State officials, reversing an earlier ruling, have decided that the Escondido Boys’ and Girls’ Club is a drop-in recreation facility--not a day-care center--and thus does not need to be licensed by the state.
The decision overturns an earlier one in which the club was said to be operating an overcrowded and understaffed day-care center. Based on the size of the facility and the number of qualified adult supervisors, the club was ordered to limit the number of youngsters who participate in club activities to 154, even though the club routinely attracts more than 225 children daily. As a result of that earlier ruling, the club has been closing its doors this summer after the first 154 youngsters showed up, sending many parents scrambling to find other activities to occupy their children during the day.
Club officials have maintained all along that they were running a drop-in recreation facility, not a day-care center, and therefore should not be subject to day-care regulations.
And now Fred Miller, assistant deputy director of community care licensing in Sacramento, says he agrees with the club officials, and has overturned licensing officials in the San Diego office of the state Department of Social Services who made the earlier finding.
Miller said that, after visiting the facility and meeting with the administrators of other boys’ and girls’ clubs in Southern California, he decided that the club is exempt from day-care licensing requirements, just as city-sponsored recreation programs for children are.
The only condition, Miller said, is that the club not offer services for preschool-age children, which would be tantamount to day care.
“The fact is, children can go in and leave on their own will, and there doesn’t seem to be any public or parental expectation or contract between parents and the club for the provision of care and supervision of children,” Miller said.
Thus, he said, the club is little more than a drop-in recreation hall where youngsters can occupy themselves without formal enrollment or attendance in specific programs.

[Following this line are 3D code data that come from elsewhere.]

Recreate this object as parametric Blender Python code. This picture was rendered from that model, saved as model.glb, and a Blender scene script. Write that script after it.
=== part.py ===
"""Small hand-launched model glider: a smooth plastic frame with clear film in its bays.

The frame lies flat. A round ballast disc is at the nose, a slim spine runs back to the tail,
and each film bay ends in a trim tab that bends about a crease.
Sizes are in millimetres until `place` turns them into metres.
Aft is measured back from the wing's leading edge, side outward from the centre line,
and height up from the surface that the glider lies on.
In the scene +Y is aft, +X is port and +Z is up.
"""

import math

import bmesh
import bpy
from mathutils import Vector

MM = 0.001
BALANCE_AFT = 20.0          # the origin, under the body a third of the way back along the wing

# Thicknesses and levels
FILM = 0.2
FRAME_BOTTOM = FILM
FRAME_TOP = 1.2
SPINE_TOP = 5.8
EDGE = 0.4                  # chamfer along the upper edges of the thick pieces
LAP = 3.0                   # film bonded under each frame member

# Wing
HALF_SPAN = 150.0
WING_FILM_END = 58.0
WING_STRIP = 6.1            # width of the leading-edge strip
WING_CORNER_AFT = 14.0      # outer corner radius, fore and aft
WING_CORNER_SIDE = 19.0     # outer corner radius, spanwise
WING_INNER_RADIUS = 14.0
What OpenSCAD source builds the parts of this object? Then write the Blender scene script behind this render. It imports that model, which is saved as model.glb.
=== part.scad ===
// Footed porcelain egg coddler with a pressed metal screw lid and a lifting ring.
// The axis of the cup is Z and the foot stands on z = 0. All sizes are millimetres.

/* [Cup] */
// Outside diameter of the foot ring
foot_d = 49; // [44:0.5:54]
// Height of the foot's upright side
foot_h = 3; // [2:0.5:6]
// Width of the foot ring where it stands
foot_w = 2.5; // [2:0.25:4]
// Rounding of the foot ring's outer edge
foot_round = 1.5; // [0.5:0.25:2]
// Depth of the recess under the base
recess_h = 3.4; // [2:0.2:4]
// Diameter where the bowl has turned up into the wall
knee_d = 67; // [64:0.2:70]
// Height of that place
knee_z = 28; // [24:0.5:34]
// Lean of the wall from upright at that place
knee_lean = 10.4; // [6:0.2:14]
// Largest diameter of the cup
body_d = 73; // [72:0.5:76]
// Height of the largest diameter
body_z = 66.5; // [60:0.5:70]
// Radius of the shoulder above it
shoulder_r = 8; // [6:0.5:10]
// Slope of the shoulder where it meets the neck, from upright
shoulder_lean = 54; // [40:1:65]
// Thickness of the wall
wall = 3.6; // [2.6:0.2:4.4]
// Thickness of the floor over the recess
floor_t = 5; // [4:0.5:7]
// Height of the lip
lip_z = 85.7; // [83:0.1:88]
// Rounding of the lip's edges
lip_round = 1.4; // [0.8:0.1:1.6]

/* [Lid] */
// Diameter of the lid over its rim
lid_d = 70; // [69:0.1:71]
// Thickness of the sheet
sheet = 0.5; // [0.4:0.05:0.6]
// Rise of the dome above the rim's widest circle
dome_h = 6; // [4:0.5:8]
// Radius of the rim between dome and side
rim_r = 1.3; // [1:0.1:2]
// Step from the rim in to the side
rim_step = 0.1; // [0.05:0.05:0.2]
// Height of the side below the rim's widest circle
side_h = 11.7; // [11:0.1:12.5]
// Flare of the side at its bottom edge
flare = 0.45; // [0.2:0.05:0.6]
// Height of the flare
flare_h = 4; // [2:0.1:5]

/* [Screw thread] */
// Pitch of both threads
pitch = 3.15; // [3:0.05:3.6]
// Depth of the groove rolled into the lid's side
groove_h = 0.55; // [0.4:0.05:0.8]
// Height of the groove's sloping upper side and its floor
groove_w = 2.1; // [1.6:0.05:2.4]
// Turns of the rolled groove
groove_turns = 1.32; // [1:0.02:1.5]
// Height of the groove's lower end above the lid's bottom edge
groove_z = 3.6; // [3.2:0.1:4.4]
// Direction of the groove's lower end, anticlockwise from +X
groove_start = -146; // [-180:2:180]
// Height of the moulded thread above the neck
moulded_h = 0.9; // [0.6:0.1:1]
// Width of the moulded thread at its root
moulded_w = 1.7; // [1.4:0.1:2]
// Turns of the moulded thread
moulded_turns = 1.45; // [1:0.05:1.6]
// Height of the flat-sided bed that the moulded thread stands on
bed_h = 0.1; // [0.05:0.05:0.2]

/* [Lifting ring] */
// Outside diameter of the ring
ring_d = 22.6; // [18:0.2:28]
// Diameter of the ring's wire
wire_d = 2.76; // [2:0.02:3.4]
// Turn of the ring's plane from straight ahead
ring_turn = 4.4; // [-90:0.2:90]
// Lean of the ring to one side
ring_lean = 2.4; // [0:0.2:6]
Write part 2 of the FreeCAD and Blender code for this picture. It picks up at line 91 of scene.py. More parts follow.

One of the reasons that state licensing officials had claimed that the club was a day-care center was because it sent buses out to local elementary schools to pick up children after school and take them to the club.
That service reflected a day-care approach, officials had said.
But Miller said on Tuesday that club members, who pay $5 a year in dues for access to the club and its play equipment, were not required to get on the buses to go to the club after school.
Those who did simply preferred the bus over walking or riding bicycles to the club, he said.
Tom Hersant, the district manager in San Diego for licensing, said he wasn’t going to argue with the ruling by Miller in Sacramento. “He’s in charge of the policy unit, and we’re the ones who implement the policy,” Hersant said.
Hersant had told the club’s board of directors that before his office would license the club to handle more than 154 youngsters, more adult staff members would have to be hired and someone other than Craig Timmons, the club’s executive director, and Jane Goldschmidt, director of extended services, would have to be answerable to the state.
The state did not feel “comfortable” licensing a day-care program under their leadership, Hersant wrote in a letter to club directors in July.
But Hersant, Miller and Police Chief Jim Connole, president of the club’s board of directors, agreed Tuesday that the issue of removing Timmons and Goldschmidt was now moot, given the fact the club does not need to be licensed.
Connole said club executives feel vindicated by Miller’s decision.
“Craig (Timmons) has maintained all along that this was a gray area, and that the day-care laws didn’t pertain to boys’ and girls’ clubs,” Connole said.
“This whole issue has been for naught, and it’s unfortunate that some reputations got smeared.”
Confusing the issue has been a separate contract with the state Department of Education under which the club has provided day care for about 55 youngsters of school age.
Timmons said Tuesday that the club will continue to provide that specialized program, separate and aside from the drop-in activities. He said the adult teachers on hand for the Department of Education program have not and will not supervise programs for the drop-in youngsters.
Miller said he was not embarrassed by the state’s turnabout in defining the club’s status.
“I spent a lot of time with Craig Timmons, the board of directors and the townspeople, and everyone has a common understanding of why we were involved,” Miller said.
“The issue of whether a boys’ and girls’ club should be licensed had not come up before in my nine years with the program. This was our first opportunity to look at the question, to determine whether they should be licensed.”